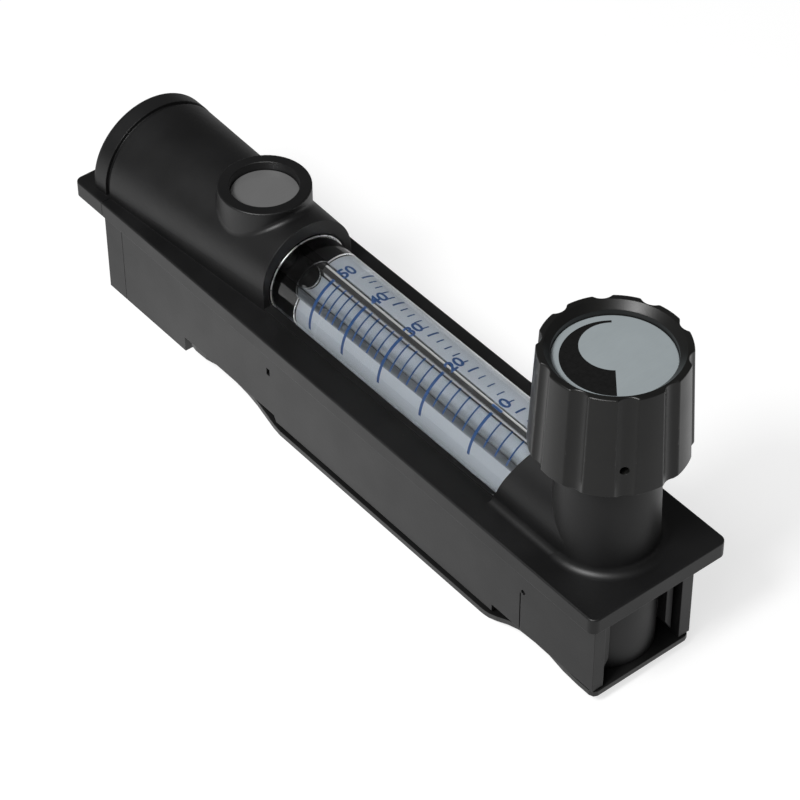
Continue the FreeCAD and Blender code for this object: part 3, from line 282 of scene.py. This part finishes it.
def new_group(name, inputs, outputs):
    """Shader group with float inputs {name: default} and outputs {name: kind}."""
    tree = bpy.data.node_groups.new(name, "ShaderNodeTree")
    for label, value in inputs.items():
        socket = tree.interface.new_socket(name=label, in_out="INPUT", socket_type="NodeSocketFloat")
        socket.default_value = value
    for label, kind in outputs.items():
        tree.interface.new_socket(name=label, in_out="OUTPUT", socket_type="NodeSocket" + kind)
    nodes = Nodes(tree)
    return tree, nodes, nodes.tree.nodes.new("NodeGroupInput"), nodes.tree.nodes.new("NodeGroupOutput")


def moulded_grain():
    """Fine spark-eroded mould texture: two sizes of noise for the height, a slow noise for the tone."""
    tree, n, given, out = new_group(
        "Moulded grain", {"Scale": 4000.0, "Tone Scale": 90.0}, {"Height": "Float", "Tone": "Float"})
    place = n.add("TexCoord").outputs["Object"]
    fine = n.add("TexNoise", {"Vector": place, "Scale": given.outputs["Scale"], "Detail": 2.0})
    coarse = n.add("TexNoise", {
        "Vector": place, "Scale": n.math("MULTIPLY", given.outputs["Scale"], 0.31), "Detail": 1.0})
    tone = n.add("TexNoise", {"Vector": place, "Scale": given.outputs["Tone Scale"], "Detail": 4.0})
    height = n.math("ADD", fine.outputs[0], n.math("MULTIPLY", coarse.outputs[0], 0.8))
    n.put(out, "Height", height)
    n.put(out, "Tone", n.remap(tone.outputs[0], 0.3, 0.7))
    return tree


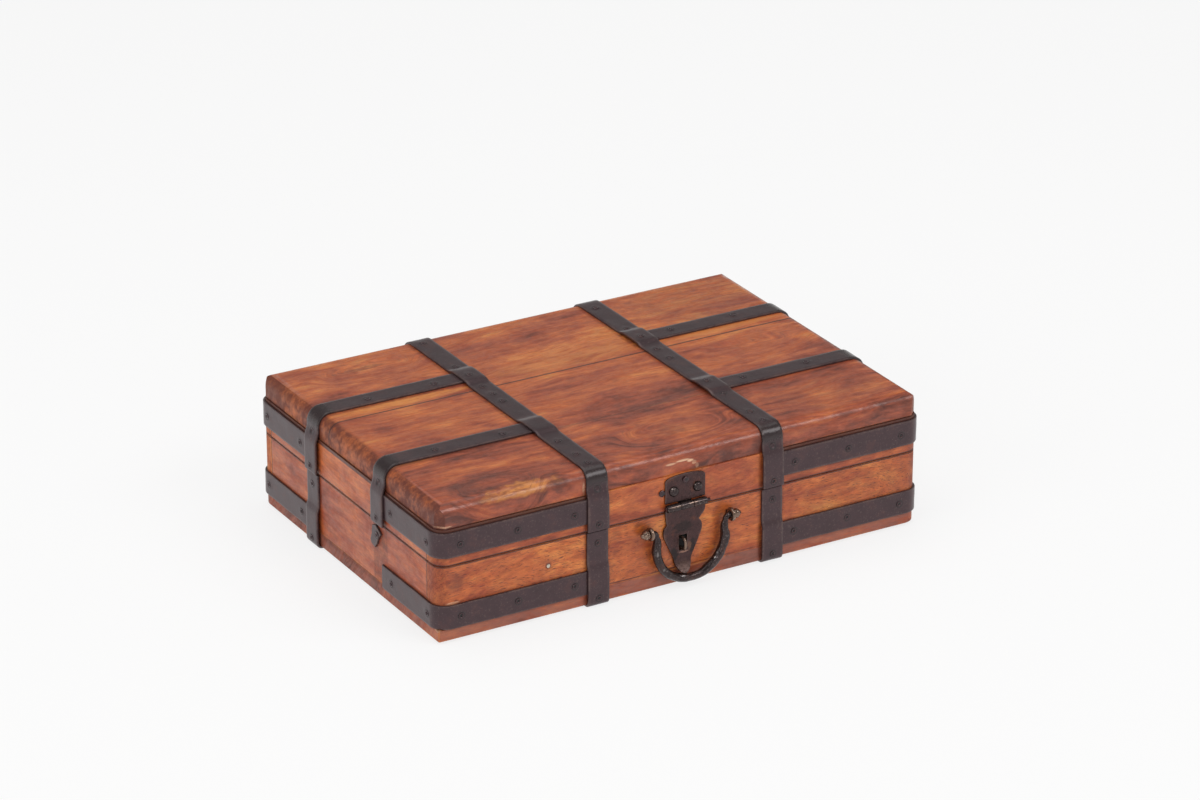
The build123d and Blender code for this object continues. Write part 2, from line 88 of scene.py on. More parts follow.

Goal of the exercise »
Here, the records must be output exactly and in full.

Solution to this task »
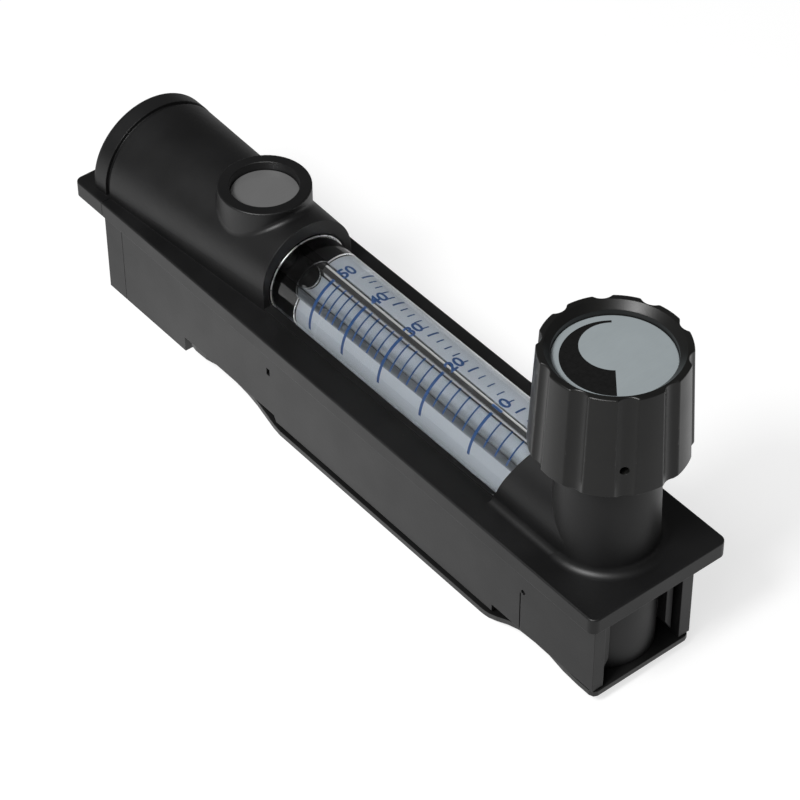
Continue the FreeCAD and Blender code for this object: part 3, from line 282 of scene.py. This part finishes it.
def new_group(name, inputs, outputs):
    """Shader group with float inputs {name: default} and outputs {name: kind}."""
    tree = bpy.data.node_groups.new(name, "ShaderNodeTree")
    for label, value in inputs.items():
        socket = tree.interface.new_socket(name=label, in_out="INPUT", socket_type="NodeSocketFloat")
        socket.default_value = value
    for label, kind in outputs.items():
        tree.interface.new_socket(name=label, in_out="OUTPUT", socket_type="NodeSocket" + kind)
    nodes = Nodes(tree)
    return tree, nodes, nodes.tree.nodes.new("NodeGroupInput"), nodes.tree.nodes.new("NodeGroupOutput")


def moulded_grain():
    """Fine spark-eroded mould texture: two sizes of noise for the height, a slow noise for the tone."""
    tree, n, given, out = new_group(
        "Moulded grain", {"Scale": 4000.0, "Tone Scale": 90.0}, {"Height": "Float", "Tone": "Float"})
    place = n.add("TexCoord").outputs["Object"]
    fine = n.add("TexNoise", {"Vector": place, "Scale": given.outputs["Scale"], "Detail": 2.0})
    coarse = n.add("TexNoise", {
        "Vector": place, "Scale": n.math("MULTIPLY", given.outputs["Scale"], 0.31), "Detail": 1.0})
    tone = n.add("TexNoise", {"Vector": place, "Scale": given.outputs["Tone Scale"], "Detail": 4.0})
    height = n.math("ADD", fine.outputs[0], n.math("MULTIPLY", coarse.outputs[0], 0.8))
    n.put(out, "Height", height)
    n.put(out, "Tone", n.remap(tone.outputs[0], 0.3, 0.7))
    return tree


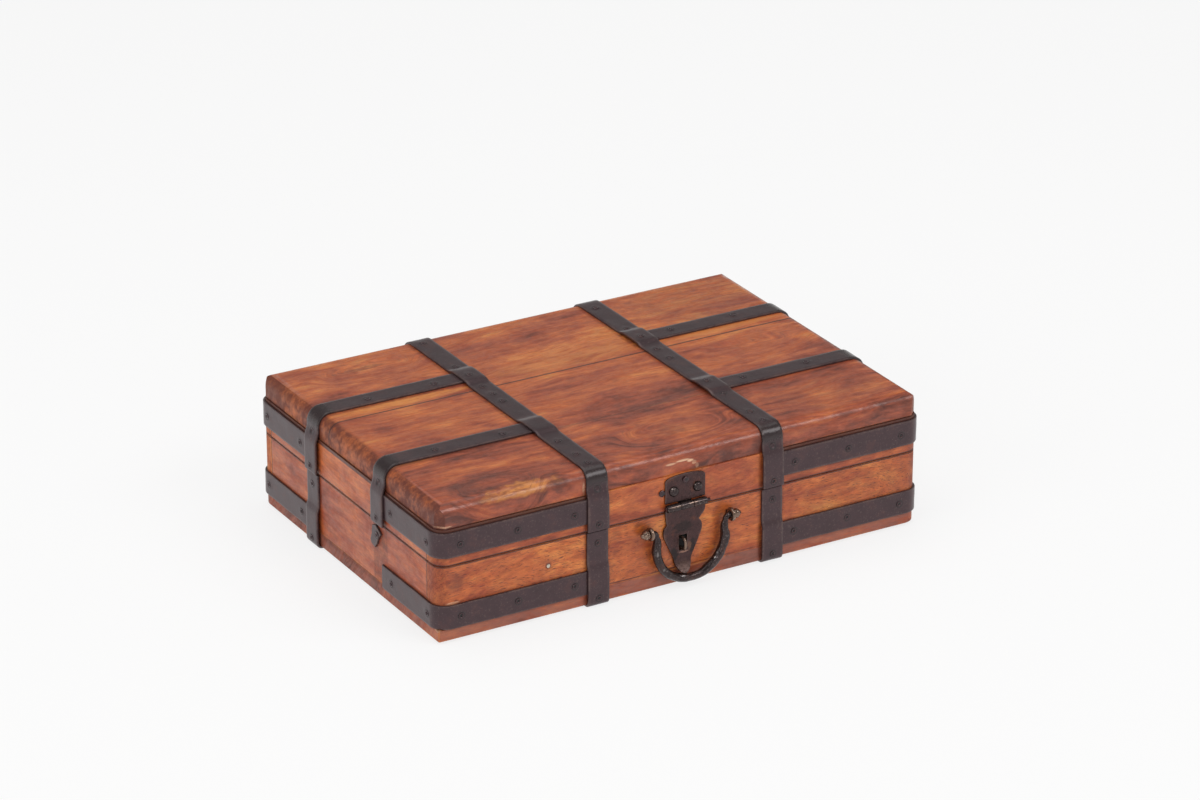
The build123d and Blender code for this object continues. Write part 2, from line 88 of scene.py on. More parts follow.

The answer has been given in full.